To save manufacturing jobs here, one cannot subsidize dying companies. Subsidies should only be given to companies which are trying to innovate and to make a new market or to carve out a niche for themselves. Innovation is the only way to stay competitive and that's how you create and maintain good paying manufacturing jobs.
 
I completely disagree. I would hate to waste my taxpaying dollars to tender a contract to a Canadian company be it in Ontario or elsewhere simply because it is mandated that a certain percent of content must be manufactured here. That is not the way to go.

I agree in this instance, but still believe in content-mandates in other areas. In this case there is only one manufacturer, really, who's likely to get the contract. There isn't an appropriate level of domestic competition to ensure Bombardier's bid is properly competitive. We're, in effect, both subsidizing an unprofitable company as well as supporting its monopoly.
 
To save manufacturing jobs here, one cannot subsidize dying companies. Subsidies should only be given to companies which are trying to innovate and to make a new market or to carve out a niche for themselves. Innovation is the only way to stay competitive and that's how you create and maintain good paying manufacturing jobs.

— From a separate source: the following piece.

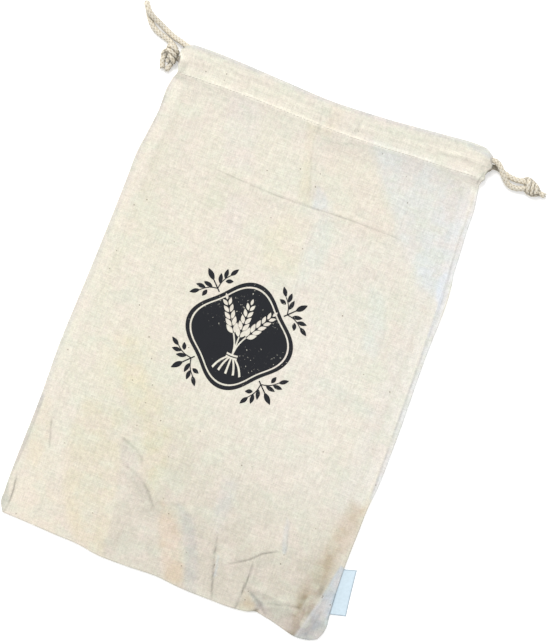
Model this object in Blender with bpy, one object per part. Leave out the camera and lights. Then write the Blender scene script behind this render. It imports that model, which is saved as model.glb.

Yeah, but these aren't dying companies. They're just companies that depend on public sector contracts. There aren't too many private sector buyers of subway cars or streetcars. Every other country has local content requirements for public transit purchases like that, so however great the free market ideology might be, having no requirements of our own will mean throwing a lot of hard-working people out of their jobs.
 
The subway contract could have saved Ontario taxpayers millions of dollars, but it went to Bombardier because it is Canadian.

Money that's in the Canadian economy.
 
Money that's in the Canadian economy.

Really!!!!!!!!!!

40-42% of the contract is in Canada. The rest is in the US and off shore.

What does it cost transit riders and taxpayer to protect jobs in another city or Prov?

That nice low so call price is starting to climb just as I suspected it would.